There's far more to modification than just hyperparameter tuning; this is why people can keep turning out papers on the latest breakthrough. The gates of LSTMs are a non-trivial addition to RNNs. Attaching a differentiable stack or figuring out how to best do soft attention requires far more thought than just bashing at hyperparameters. CTC, dilated convolutions, residuals, extending auto-encoders to capture the data distribution were not trivial ideas. VGGNet and other conv nets are a very manual heavy design, differing significantly from vanilla MLPs and not something that could be automatically arrived at (at least not yet). Things like FractalNet or recursive tree based architectures differ greatly from vanilla networks.

> Even if the number of layers and convolution sizes and learning rates are totally different, the principles are the same.

Again, the underlying captured algorithms are very different.
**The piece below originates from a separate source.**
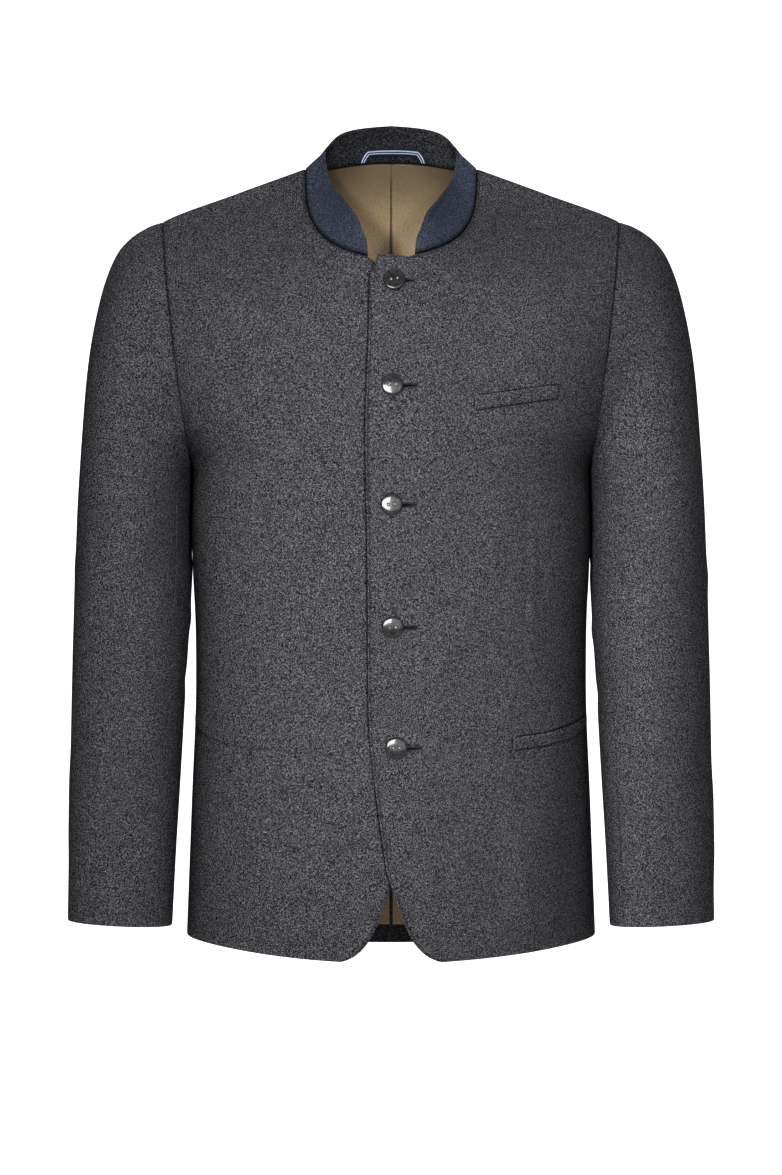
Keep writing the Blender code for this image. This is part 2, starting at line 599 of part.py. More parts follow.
def button(name, x, z):
    """A turned button with a dished face and two holes, square to the cloth under it."""
    level, angle = body_place(np.array([x]), np.array([z]), True)
    out = body_normal(level, angle, True)[0]
    seat = body_point(level, angle, True)[0] + out * (float(lift(x)) + BUTTON_SEAT)
    turns = np.linspace(0.0, 2 * math.pi, BUTTON_AROUND, endpoint=False)
    points = [(r * math.cos(t), r * math.sin(t), h) for r, h in BUTTON_PROFILE for t in turns]
    rings = np.arange(len(points)).reshape(-1, BUTTON_AROUND)
    ahead = np.roll(rings, -1, axis=1)
    sides = np.stack([rings[:-1], ahead[:-1], ahead[1:], rings[1:]], -1).reshape(-1, 4)
    mesh = bpy.data.meshes.new(name)
    mesh.from_pydata(points, [], sides.tolist() + [rings[0, ::-1].tolist(), rings[-1].tolist()])
    made = finish(name, mesh, "button")
    for tail, shift in (("left", -BUTTON_HOLE_SPACING / 2), ("right", BUTTON_HOLE_SPACING / 2)):
        drill(made, f"{name}_drill_{tail}", shift)
    across = np.cross((0, 0, 1), out)
    across = across / np.linalg.norm(across)
    made.matrix_world = Matrix(np.array([across, np.cross(out, across), out, seat]).T.tolist()).to_4x4()


def drill(made, name, shift):
    """Cuts a hole through a button, shifted along x from its middle."""
    work = bmesh.new()
    bmesh.ops.create_cone(work, cap_ends=True, segments=DRILL_AROUND, radius1=BUTTON_HOLE_RADIUS,
                          radius2=BUTTON_HOLE_RADIUS, depth=DRILL_LENGTH)
    bmesh.ops.translate(work, verts=work.verts, vec=(shift, 0, 0))
    mesh = bpy.data.meshes.new(name)
    work.to_mesh(mesh)
    work.free()
    cutter = finish(name, mesh, "button")
    cutter.hide_render = True
    cutter.display_type = "WIRE"
    cutter.parent = made
    cut = made.modifiers.new("hole", "BOOLEAN")
    cut.operation = "DIFFERENCE"
    cut.solver = "EXACT"
    cut.object = cutter


def build():
    """Every piece of the jacket."""
    for old in list(bpy.data.objects):
        bpy.data.objects.remove(old)
    fronts()
    backs()
    sleeves()
    collar()
    hanger_loop()
    welt("breast_welt", BREAST_WELT, BREAST_WELT_HEIGHT, 1, True)
    welt("pocket_welt_left", POCKET_WELT, POCKET_WELT_HEIGHT, 1, True)
    welt("pocket_welt_right", POCKET_WELT, POCKET_WELT_HEIGHT, -1, False)
    for number, (x, z) in enumerate(BUTTONS, 1):
        button(f"button_{number}", x, z)


build()
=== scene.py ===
# %% [markdown]
# # A loden jacket with a stand collar
#
# This lesson makes the looks of a short men's jacket of grey loden, a wool cloth that is woven, milled
# until it felts, and raised to a short nap.  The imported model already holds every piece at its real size
# as a plain wall.  Here each wall gets the surface of the sewn thing: rolled edges, seam valleys, soft
# creases, stitches, buttonholes and the salt-and-pepper grain of the wool.
#
# The frame gives the model.

# %% The frame
import bmesh
import bpy
import numpy as np
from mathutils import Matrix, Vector


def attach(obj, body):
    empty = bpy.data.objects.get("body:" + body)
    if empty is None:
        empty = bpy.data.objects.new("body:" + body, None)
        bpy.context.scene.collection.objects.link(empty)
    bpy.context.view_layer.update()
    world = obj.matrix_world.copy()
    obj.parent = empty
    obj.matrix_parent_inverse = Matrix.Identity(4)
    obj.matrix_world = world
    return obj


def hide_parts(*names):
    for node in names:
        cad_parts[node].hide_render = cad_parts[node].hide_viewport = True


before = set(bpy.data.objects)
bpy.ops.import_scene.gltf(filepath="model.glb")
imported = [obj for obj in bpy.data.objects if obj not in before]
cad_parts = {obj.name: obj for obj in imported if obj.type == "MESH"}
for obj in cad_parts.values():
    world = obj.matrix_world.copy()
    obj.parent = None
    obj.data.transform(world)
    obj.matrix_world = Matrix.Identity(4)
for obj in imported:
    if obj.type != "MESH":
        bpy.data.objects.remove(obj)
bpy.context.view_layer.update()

# %% [markdown]
# ## The sizes of the jacket
#
# A tailor keeps a jacket as a table of measures.  These are the ones the solid pieces were made from, in
# metres, with the origin midway between the shoulder tips, +Z up and the front towards -Y.  The wearer's
# left is +X.  Repeating the measures, and not copying the faceted meshes, lets every surface be worked out
# again as finely as it is needed.

# %% Sizes
LODEN = 0.0020            # wall of the grey loden
COLLAR_PLY = 0.0012       # wall of each of the collar's two layers
LINING = 0.0010
LINING_SEAT = 0.0005      # the lining stands this far off the cloth
PLY_GAP = 0.0003          # between the collar's two layers
SEAM_GAP = 0.00001        # between pieces that are sewn together
OVERLAP_LIFT = 0.0033     # how far the upper front rides over the lower one,
LIFT_FULL_X = 0.030       # fully up to here,
LIFT_END_X = 0.078        # and no more from here on

SHOULDER_TIP = (0.2180, -0.0520)     # x, z of the top of the armhole
UNDERARM = (0.1885, -0.2900)         # and of its lowest point
HEM_LEVEL = -0.7300
CHEST_LEVEL = -0.3000
VENT_TOP = -0.5200

BODY_COLUMNS = ("level", "half_width", "front", "back", "front_drop", "back_rise", "plan_power", "drop_power")
BODY_RINGS = (
    (-0.0010, 0.0820, 0.1030, 0.0740, 0.0950, 0.0150, 2.10, 0.31),     # neck seam
    (-0.0250, 0.1480, 0.1100, 0.0900, 0.0980, 0.0070, 2.10, 0.38),
    (-0.0520, 0.2180, 0.1160, 0.1020, 0.0960, 0.0020, 2.20, 0.45),     # shoulder tips
    (-0.0850, 0.2370, 0.1200, 0.1110, 0.0820, 0.0000, 2.30, 0.50),
    (-0.1300, 0.2400, 0.1240, 0.1180, 0.0580, 0.0000, 2.40, 0.50),
    (-0.1850, 0.2310, 0.1270, 0.1210, 0.0330, 0.0000, 2.40, 0.50),
    (-0.2400, 0.2120, 0.1270, 0.1200, 0.0160, 0.0000, 2.40, 0.50),
    (-0.2900, 0.1885, 0.1250, 0.1160, 0.0070, 0.0000, 2.40, 0.60),     # underarm
    (-0.3400, 0.1896, 0.1220, 0.1110, 0.0020, 0.0000, 2.45, 0.70),
    (-0.3900, 0.1884, 0.1195, 0.1080, 0.0007, 0.0000, 2.42, 0.76),
    (-0.4200, 0.1867, 0.1180, 0.1060, 0.0000, 0.0000, 2.40, 0.80),
    (-0.4900, 0.1857, 0.1170, 0.1060, 0.0000, 0.0000, 2.40, 0.90),     # waist
    (-0.6000, 0.1896, 0.1200, 0.1140, 0.0030, -0.0040, 2.35, 1.00),
    (-0.7300, 0.1945, 0.1250, 0.1220, 0.0155, -0.0220, 2.30, 1.15),    # hem
)
NECK_LEVEL = BODY_RINGS[0][0]

# %% [markdown]
# ## Curves through the measures
#
# A few measures have to become a smooth body.  Straight lines between them would leave bends that catch
# the light, and a plain spline can overshoot between two close measures.  A monotone cubic does neither:
# at each measure its slope is an average of its neighbours' slopes, held back where they turn.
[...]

If you could look at the underlying source code these neural net programs represent, they'd vary at least as much from each other as the code for say a merge sort, insertion sort, binary search or an AVL tree would.

> This problem was solved in the past with temporal difference learning. Maybe there are technical reasons they didn't do that, I don't know.

The problem pointed out in the lecture, part of why it took so long to find a good Go policy, was that immediate moves differed so little from each other that it was too difficult to get any kind of signal without the brute force approach to decorrelating they took. There are probably better ways but that was the shortest delta available to progress.